Wedbush analyst Dan Ives wrote that OpenAI's filing threw the IPO market's floodgates "officially open" after years of a dormant market. He said the two labs were each racing to market to beat the other to the tens of billions in fresh capital they both need.

That contest leaves Sam Altman pressed to show growth keeps accelerating against rivals gaining ground in enterprise AI. Michael Fertik of Verdict Capital cheered the wave, saying he hopes strong debuts open the door to a torrent of liquidity. Perplexity chief Aravind Srinivas kept his own listing pegged to 2028, warning the offerings could ripple across the industry if they stumble.

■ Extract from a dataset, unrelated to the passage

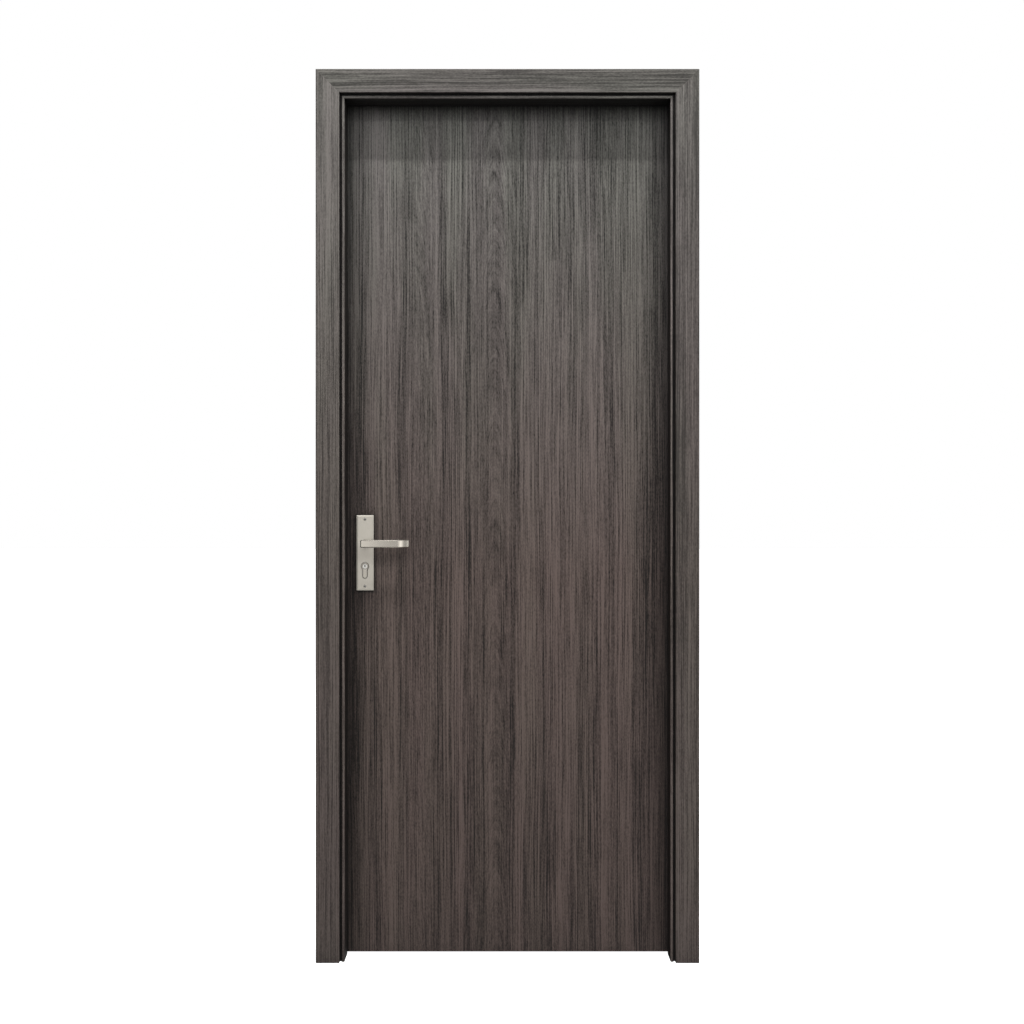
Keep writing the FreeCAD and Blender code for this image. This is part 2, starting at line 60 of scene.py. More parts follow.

Critics Question OpenAI's Trillion-Dollar Bet

Skeptics see it differently. Dan Niles said he rates Anthropic higher after it reached profitability and ramped revenue fast, while Gregory Allen of Decision Tree Research likened the near trillion-dollar valuations to "an annuity that kicks out $45 billion a year."

EMARKETER analyst Nate Elliott called the timing precarious, predicting Google could overtake ChatGPT among U.S. users by early 2027 even after OpenAI raised nearly $200 billion privately. AI researcher Gary Marcus was blunter, suggesting only the "stragglers" who cannot see it would buy at list price. OpenAI's own futurist Joshua Achiam recast the rivalry as a clash between two very different visions for humanity's future.

OpenAI closed a $122 billion round in March that lifted its valuation to $852 billion and brought in more than $20 billion in recurring annual revenue last year, even as it projects a $14 billion loss in 2026. The filing capped a frantic stretch in which Anthropic, valued at $965 billion, SpaceX and now OpenAI all moved toward public markets within weeks.